Ultimately, it’s a simple engineering concept that means that the same function runs many times until it reaches the goal (e.g. maximum number of iterations).
That’s what makes it so attractive.
But I don’t buy stuff at face value.
I’m flooded with skepticism when the hype wave hits. The concept of loops is no exception.
Both Boris and Peter can easily spend unlimited budgets on tokens. If you let your loop roam freely on extra-effort, well, this is going to eat your limits alive.
Secondly, the longer it runs, the more context rot the agents get. What if the first agent’s stochastic response was biased? Then each new loop iteration would just amplify those biases even further.
Ultimately, why is it better than just manual iterations, which give you more control over the direction and the context you feed in?
I decided to dive into this rabbit hole and figure it out for myself.
🔁 The Concept of a Loop
What is a Loop?
You hand the machine a goal, it runs one pass, it checks the result against that goal, and if the work falls short it goes again.
Same function, fresh attempt, over and over, until the output either clears the bar you set or hits the ceiling you set - usually a cap on iterations so it does not burn through your wallet.
This is a classic engineering concept (e.g. while-statement is a foundational function in each programming language). What changed is what sits inside the loop.
Each pass now spins up an agent that reads files, writes code, runs the script, reads the error, and goes again. The body of the loop grew a brain, and that one upgrade is why everybody suddenly cares about a forty-year-old idea.
Types of Loops
There are three types of loop concepts in circulation right now.
The Ralph Loop is brute force. A script feeds the agent the same prompt and context and every iteration wipes out the previous existing state.
The built-in loops in editors like Cursor and Windsurf keep a shorter leash. The agent iterates inside your IDE, holds the file tree in view, and stops to ask when it is unsure.
The Claude Code and Codex loops are the ones Boris and Peter are backing.
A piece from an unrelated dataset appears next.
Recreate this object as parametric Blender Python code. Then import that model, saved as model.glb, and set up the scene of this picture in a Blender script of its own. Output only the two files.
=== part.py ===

These agents plan, spawn helpers, run their own checks, and decide for themselves whether to go another round.
The most important question out of this comparison is - what does each pass carry into the next one?
Think of the model as having a fixed budget of attention, call it 100 percent. A genuinely hard task burns through it fast, half gone in the first few moves.
Pile more onto one long session and it has less and less left to think with, so it starts cutting corners. You have seen it happen: the answers get lazier the longer a chat runs.
That is the case against the marathon session (one you get with the IDE). It carries everything forward, so the context rots, and a wrong turn early on drags down every step after it.
Ralph runs to the opposite extreme. It wipes the slate between runs and carries nothing, so attention is always full and early mistakes are avoided.
The problem is that it also throws away whatever it just learned, and it has no test to tell a good pass from a bad one. Fresh every single time, and blind every single time.
A good loop threads between the two. It resets the heavy working context each pass, writes down a short, checked summary of what it learned, and carries only that forward. Then it runs a hard test before moving on.
The test catches a bad pass and bins it. The summary tracks the progress. The reset keeps the next pass from inheriting the mess. Each pass gets full attention, nothing rots, nothing snowballs, and the loop still accumulates.